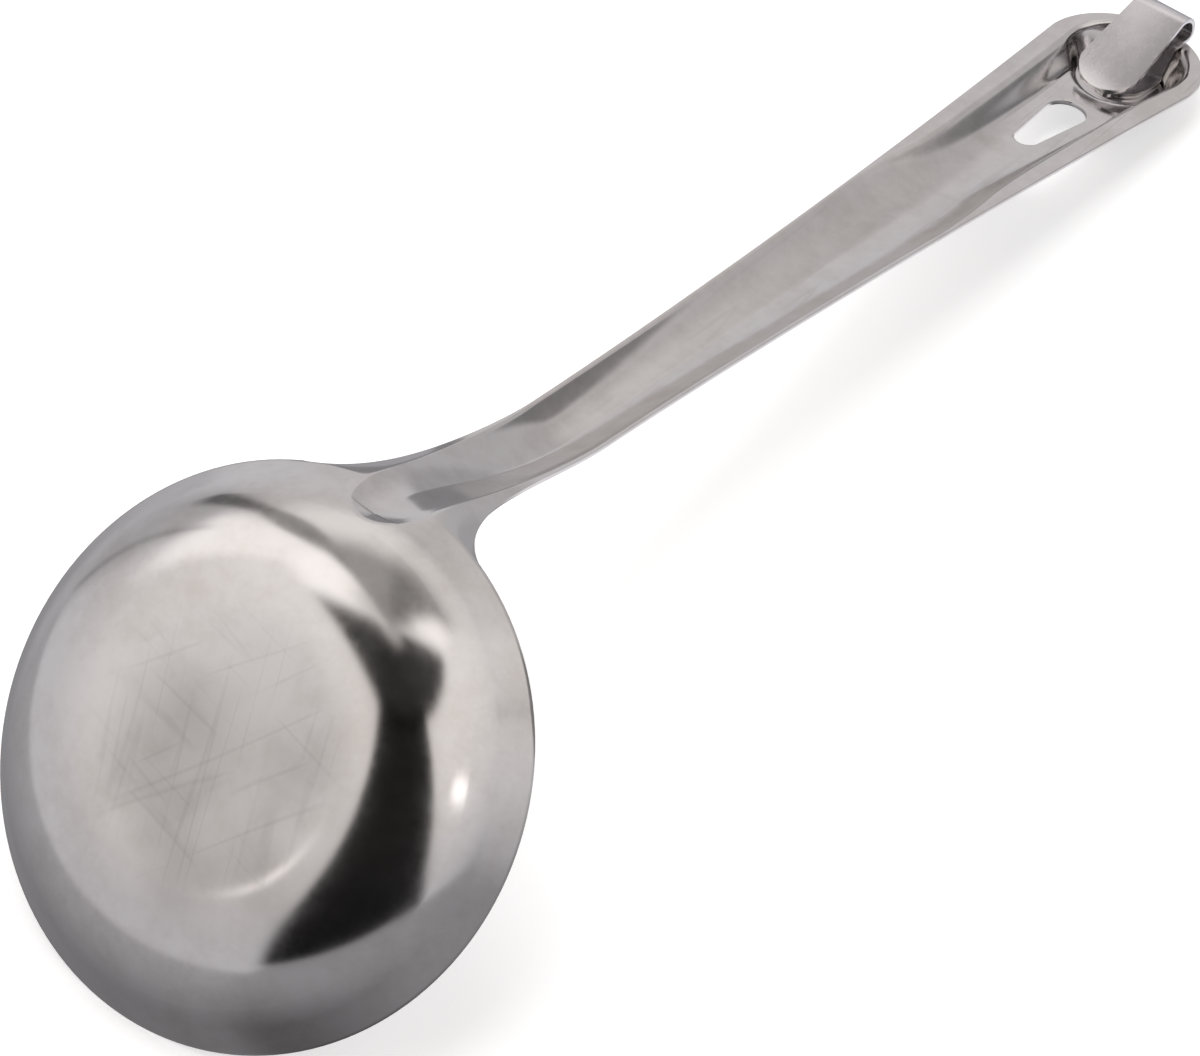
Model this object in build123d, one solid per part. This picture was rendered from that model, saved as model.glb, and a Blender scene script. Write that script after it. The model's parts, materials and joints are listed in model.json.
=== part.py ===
from build123d import *
import math
import os

# A soup ladle pressed from one stainless sheet, with a pan hook spot-welded in the end of its handle.
# All lengths are in millimetres. The ladle is drawn in its rim frame first: the origin is the centre of
# the bowl's rim, X runs towards the handle, Z runs along the bowl's axis to its flat bottom, and the
# handle leaves towards -Z. At the end it is turned into the pose in which it lies face down on a table.

# Sheet and bowl
sheet = 0.8
rim_radius = 45.0
bowl_depth = 17.0
bowl_rounding = 25.7
wall_angle = 57.0

# Neck between the rim and the straight handle
flare_half_width = 17.0
neck_reach = 17.4
neck_drop = 40.8
neck_pull = 10.5
neck_start_angle = 57.0
groove_rise = 8.0
groove_half_width = 6.6
groove_root_depth = 1.6
groove_depth = 3.4

# Straight handle, measured from the end of the neck
handle_angle = 55.0
handle_length = 153.6
handle_start_half_width = 7.3
handle_end_radius = 14.0
channel_depth = 4.1
flange_width = 3.6

# Hanging hole
hole_start = 126.9
hole_pitch = 11.4
hole_narrow_radius = 2.3
hole_wide_radius = 3.6

# Round seat for the hook
seat_offset = 1.5
seat_floor_radius = 8.0
seat_top_radius = 10.6
seat_depth = 5.1

# Pan hook
strip = 0.8
strip_half_width = 5.0
hook_tip_half_width = 6.0
hook_foot_length = 10.4
hook_bend_radius = 2.8
hook_small_bend = 0.9
hook_rise = 7.1
hook_reach = 21.6
hook_tip_height = 2.4
hook_wall_gap = 0.5
hook_lip_gap = 0.1
hook_overhang = 0.5

# Spot welds
weld_radius = 1.6
weld_spacing = 4.6
weld_bite = 0.3

# How the pieces are drawn
overrun = 6.0
path_points = 17
handle_slices = 12

# Where the slices lie along a stretch, how deep the groove still is there, and how the widths change
neck_slice_shares = (0.12, 0.26, 0.42, 0.6, 0.8)
root_rise_shares = (0, 0.3, 0.6, 0.85, 1)
root_depth_shares = (1, 0.82, 0.55, 0.26, 0.08)
root_narrow_share = 0.8
mouth_shares = (0.9, 0.95, 1)
bulge_end_share = 0.75
probe_share = 0.005
neck_narrowing_share = 4.6
handle_widening_share = 1.7


def deg_sin(angle):
    return math.sin(math.radians(angle))


def deg_cos(angle):
    return math.cos(math.radians(angle))


def smooth_step(value):
    """A share that runs smoothly from 0 to 1 as value does."""
    value = min(max(value, 0), 1)
    return value * value * (3 - 2 * value)


# The places that follow from the sizes
neck_start_x = math.sqrt(rim_radius**2 - flare_half_width**2)
neck_end_x = rim_radius + neck_reach
seat_centre = handle_length + seat_offset
handle_end = handle_length + handle_end_radius
wall_lean = 1 / math.tan(math.radians(wall_angle))


def bowl_profile(inset):
    """Points of the bowl's profile, moved inwards by inset, from the rim to the axis."""
    corner_shift = inset * math.tan(math.radians(wall_angle / 2))
    corner_x = rim_radius - bowl_depth * wall_lean - corner_shift
    rim_x = rim_radius - inset / deg_sin(wall_angle)
    return [(rim_x, 0), (corner_x, bowl_depth - inset), (0, bowl_depth - inset)]


def bowl_solid(inset):
    """The bowl as a full body of revolution, from its rim plane to its bottom."""
    points = bowl_profile(inset)
    with BuildSketch(Plane.XZ) as sketch:
        with BuildLine():
            FilletPolyline(*points, radius=bowl_rounding - inset)
            Polyline(points[-1], (0, 0), points[0])
        make_face()
    return revolve(sketch.sketch, Axis.Z)


def wall_x(height, y):
    """X of the middle of the bowl's wall at a height over the rim plane."""
    radius = rim_radius - height * wall_lean - sheet / 2 / deg_sin(wall_angle)
    return math.sqrt(radius**2 - y**2)


def neck_point(share):
    """The line of the sheet's edge, from the rim to the straight handle."""
    start = Vector(neck_start_x, 0, 0)
    leave = start + Vector(deg_cos(neck_start_angle), 0, -deg_sin(neck_start_angle)) * neck_pull
    end = Vector(neck_end_x, 0, -neck_drop)
    arrive = end - Vector(deg_cos(handle_angle), 0, -deg_sin(handle_angle)) * neck_pull
    rest = 1 - share
    return start * rest**3 + leave * (3 * rest**2 * share) + arrive * (3 * rest * share**2) + end * share**3


def neck_half_width(share):
    return handle_start_half_width + (flare_half_width - handle_start_half_width) * (1 - share) ** neck_narrowing_share


def handle_point(distance):
    direction = Vector(deg_cos(handle_angle), 0, -deg_sin(handle_angle))
    return Vector(neck_end_x, 0, -neck_drop) + direction * distance


def handle_half_width(distance):
    share = distance / handle_length
    return handle_start_half_width + (handle_end_radius - handle_start_half_width) * share**handle_widening_share


def curve_section(place, angle, half_width, height_at):
    """A closed slice through the sheet. height_at gives the sheet's middle over the line of its edges."""
    back = Vector(deg_sin(angle), 0, deg_cos(angle))
    upper, lower = [], []
    probe = half_width * probe_share
    for index in range(path_points):
        y = half_width * (2 * index / (path_points - 1) - 1)
        slope = (height_at(y + probe) - height_at(y - probe)) / (2 * probe)
        reach = sheet / 2 / math.sqrt(1 + slope**2)
        middle = place + back * height_at(y) + Vector(0, y, 0)
        normal = back * reach - Vector(0, slope * reach, 0)
        upper.append(middle + normal)
        lower.append(middle - normal)
    edges = [Spline(*upper), Line(upper[-1], lower[-1]), Spline(*reversed(lower)), Line(lower[0], upper[0])]
    return Face(Wire(edges))


def hollow_section(place, angle, half_width, height_at, lift):
    """A closed slice through the space over the sheet, up to a line well above it."""
    back = Vector(deg_sin(angle), 0, deg_cos(angle))
    floor = []
    for index in range(path_points):
        y = half_width * (2 * index / (path_points - 1) - 1)
        floor.append(place + back * (height_at(y) + sheet / 2) + Vector(0, y, 0))
    left = place + back * lift + Vector(0, -half_width, 0)
    right = place + back * lift + Vector(0, half_width, 0)
    edges = [Spline(*floor), Line(floor[-1], right), Line(right, left), Line(left, floor[0])]
    return Face(Wire(edges))


def dip(y, flat_half, foot_half):
    """The groove's depth share across the sheet: 1 on its floor and 0 outside its walls."""
    return 1 - smooth_step((abs(y) - flat_half) / (foot_half - flat_half))


def neck_height(share):
    """Height of the sheet's middle over its edge line in a slice of the neck."""
    half_width = neck_half_width(share)
    bulge = (wall_x(0, 0) - neck_start_x) * (1 - smooth_step(share / bulge_end_share))
    depth = groove_root_depth + (groove_depth - groove_root_depth) * share
    lip = groove_half_width + (half_width + flange_width / 2 - groove_half_width) * smooth_step(share)
    floor_half = groove_half_width / 4 + handle_start_half_width / 8 * share

    def height(y):
        return bulge * (1 - (y / half_width) ** 2) - depth * dip(y, floor_half, lip)

    return height


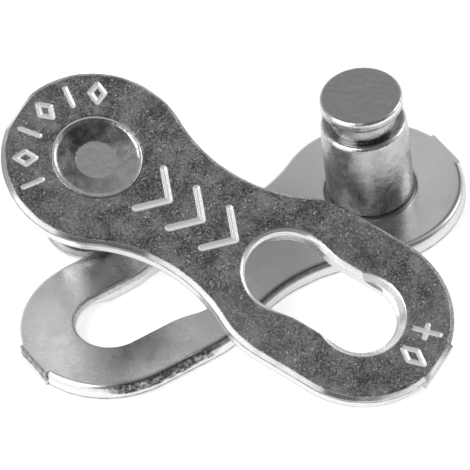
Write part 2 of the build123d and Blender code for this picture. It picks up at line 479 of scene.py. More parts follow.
# %% Wear on the edge
def edge_wear(inwards, height, bevel, length, tab, seed):
    """Masks of the edge: the bevel as rim, with a painted highlight on the side towards -y, the
    line under it and the band on the inner rim as painted shade, and the sheared part as wall."""
    x, y = outline.T[:, None, :]
    fall = -height / bevel
    # Painted highlight: the bevel is painted light only where its normal points towards -y, the
    # side that both halves turn to the camera.
    near_side_lit = smooth(-outline_normals[:, 1], -0.35, 0.15)
    rim = smooth(fall, 0.02, 0.15) * (1 - smooth(fall, 0.93, 1.05)) * near_side_lit
    # Painted shade: a thin dark line under the bevel.
    shadow = smooth(fall, 0.9, 1.05) * (1 - smooth(-height - bevel, 0.04, 0.09))
    shadow = shadow * (0.75 + 0.25 * grain(length, 0 * length, 0.5, seed + 4).clip(-1, 1))
    by_pin = (1 - smooth(x, -0.5, 2.5)) * (y < 0)
    # Painted shade: a dark band on the inner rim, on the side towards -y only, with a darker
    # painted line inside it near the pin.
    rolled = fade(inwards, flat_margin - 0.26, flat_margin) * smooth(-height, 0.61, 0.67)
    rolled = rolled * (1 - tab) * (y < 0) * (1 - smooth(x, 14.2, 15.2))
    rolled = rolled * (0.9 - 0.85 * by_pin * fade(inwards, 0.17, 0.24))
    inner_line = smooth(inwards, 0.16, 0.2) * fade(inwards, 0.23, 0.29) * (height < -0.6)
    rolled = np.maximum(rolled, 0.85 * by_pin * inner_line * (1 - tab))
    reach = inwards * (height < -0.5)
    sheared = smooth(fall, 1, 1.2) * (1 - smooth(reach, 0.03 + 0.12 * by_pin, 0.12 + 0.1 * by_pin))
    return {"rim": rim, "crease": np.maximum(shadow, rolled), "wall": sheared}


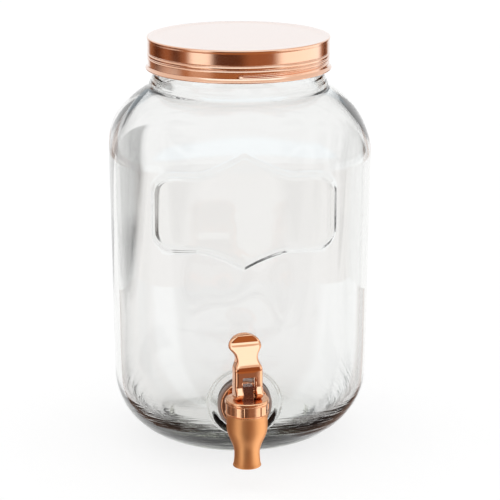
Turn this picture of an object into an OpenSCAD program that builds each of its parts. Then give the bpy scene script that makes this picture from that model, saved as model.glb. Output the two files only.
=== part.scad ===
// Glass dispenser jar with a screw lid and a lever tap.
// The jar stands on the plane z = 0 with its axis on Z. The tap points to -Y.

/* [Glass jar] */
// Width across the flat sides at the shoulder line, where the jar is widest
jar_w = 210; // [190:1:230]
// Width across the flat sides at the top of the heel
heel_w = 204.6; // [186:0.2:210]
// Height of the widest section
shoulder_z = 241.5; // [225:0.5:265]
// How square the wall's section is, as the exponent of a superellipse
squareness = 3.4; // [2.6:0.1:4.4]
// How far inside the foot's edge the heel's curve would meet the ground
heel_in = 6.4; // [4:0.1:9]
// Height of the rounded heel
heel_h = 59.5; // [54:0.5:66]
// Height at which the round foot has turned into the squarish wall
square_z = 90; // [75:1:120]
// Horizontal half axis of the shoulder's ellipse
shoulder_rx = 77.8; // [70:0.1:90]
// Vertical half axis of the shoulder's ellipse
shoulder_rz = 59.8; // [50:0.1:70]
// Thickness of the side wall
wall = 5; // [4:0.1:6]
// Thickness of the floor
floor_t = 8; // [6:0.5:11]
// Outer diameter of the foot ring
foot_d = 114; // [106:1:120]
// Width of the foot ring
foot_ring_w = 8; // [5:0.5:12]
// Height by which the foot ring stands below the base
foot_ring_h = 0.5; // [0.3:0.1:1]
// Depth of the domed hollow under the base
push_up = 3; // [1:0.5:4]

/* [Jar neck] */
// Outer diameter of the neck
neck_d = 138; // [130:1:144]
// Height of the neck from the shoulder to the rim
neck_h = 35.5; // [33:0.5:42]
// Wall thickness of the neck
neck_wall = 4.5; // [3.5:0.1:6]
// Rounding of the rim
rim_round = 1.6; // [0.8:0.1:2]

/* [Screw thread] */
// Rise of the thread in one turn
lead = 6; // [5:0.5:8]
// How far the glass thread bead stands out of the neck
bead_out = 2.3; // [1.8:0.1:2.5]
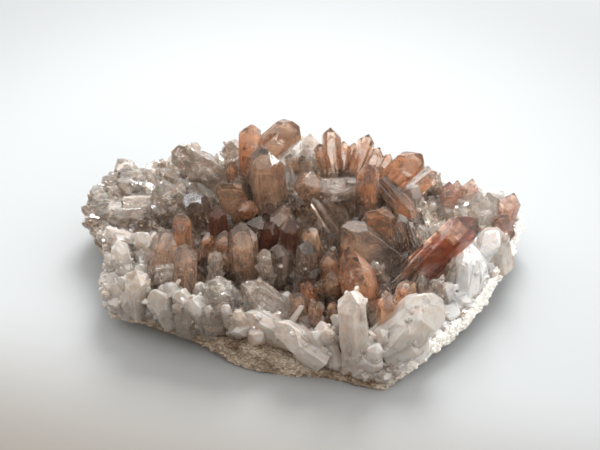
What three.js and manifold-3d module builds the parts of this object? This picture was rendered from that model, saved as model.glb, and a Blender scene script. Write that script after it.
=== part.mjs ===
// A red phantom quartz cluster: a slab of pale rock, a bed of milky quartz grown on it, and the points that
// stand in the bed. Millimetres, +Z up. The origin is on the flat the cluster rests on, under its middle.
import * as THREE from "three";
import { mergeVertices } from "three/addons/utils/BufferGeometryUtils.js";
import Module from "manifold-3d";

const wasm = await Module();
wasm.setup();

// Driving dimensions
const gap = 0.3; // clearance where one piece meets another
const middle = [-1.7, -3.9]; // the specimen's middle, in the plan that all places below are given in
const overallWidth = 160; // left rim to right rim
const drawnWidth = 160; // the width that the rim points below are given for
const size = overallWidth / drawnWidth;
const rockMiddle = 4.5; // height of the rock's top under the middle of the bed
const bedMiddle = 11; // height of the bed's top in the hollow at its middle
const restShare = 0.56; // share of the way to the rim over which the underside is flat
const sliver = 0.05; // edges shorter than this, left by the cuts, are closed up
const rimSectors = 30; // steps round the rim
const rhombSlope = THREE.MathUtils.degToRad(51.8); // a quartz point's faces slope this much from level
const rootDepth = 3.5; // how far a large point goes on below the root given for it
const usualTaper = 1.2; // degrees by which a prism face leans in towards the tip

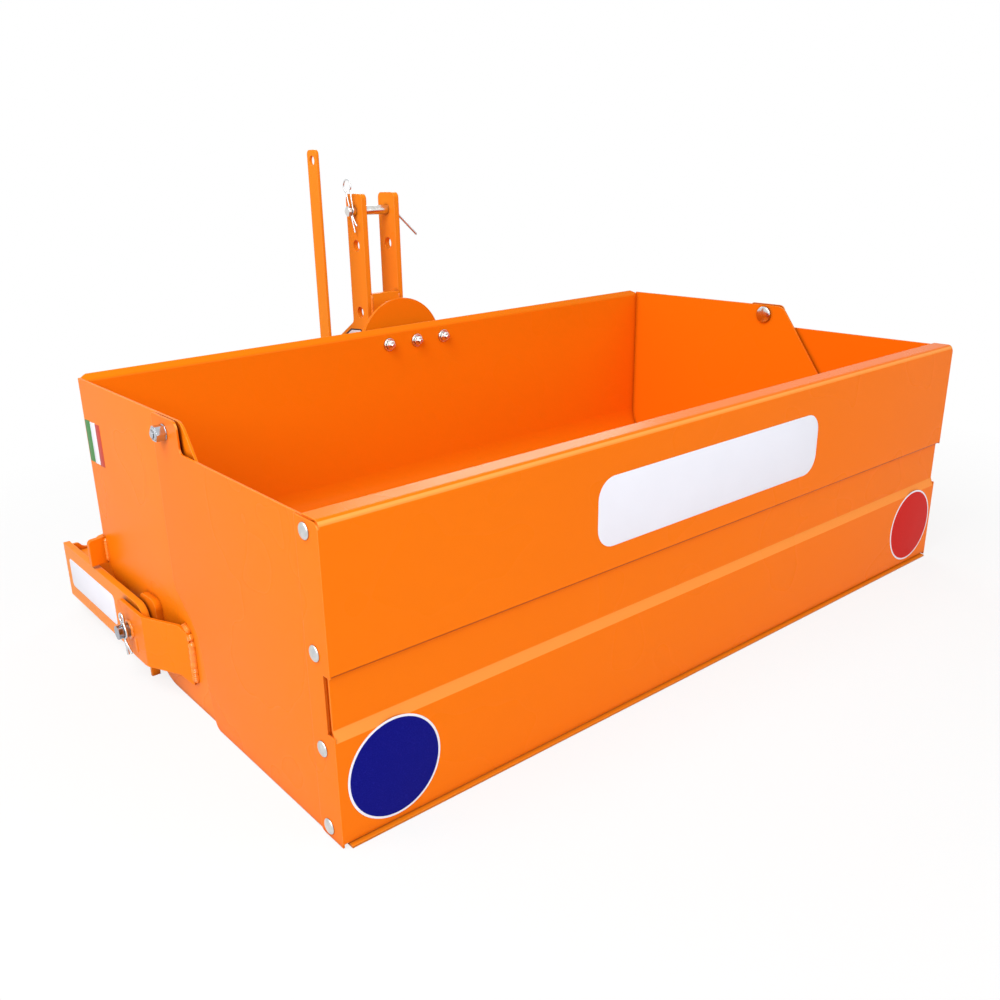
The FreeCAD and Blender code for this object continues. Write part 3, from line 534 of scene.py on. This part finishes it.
+===+
▶ What is required
Above are the records; from them, give again exactly the lines from the one containing "What three.js and" through the one containing "wasm.setup();", both included.

▶ Response
What three.js and manifold-3d module builds the parts of this object? This picture was rendered from that model, saved as model.glb, and a Blender scene script. Write that script after it.
=== part.mjs ===
// A red phantom quartz cluster: a slab of pale rock, a bed of milky quartz grown on it, and the points that
// stand in the bed. Millimetres, +Z up. The origin is on the flat the cluster rests on, under its middle.
import * as THREE from "three";
import { mergeVertices } from "three/addons/utils/BufferGeometryUtils.js";
import Module from "manifold-3d";

const wasm = await Module();
wasm.setup();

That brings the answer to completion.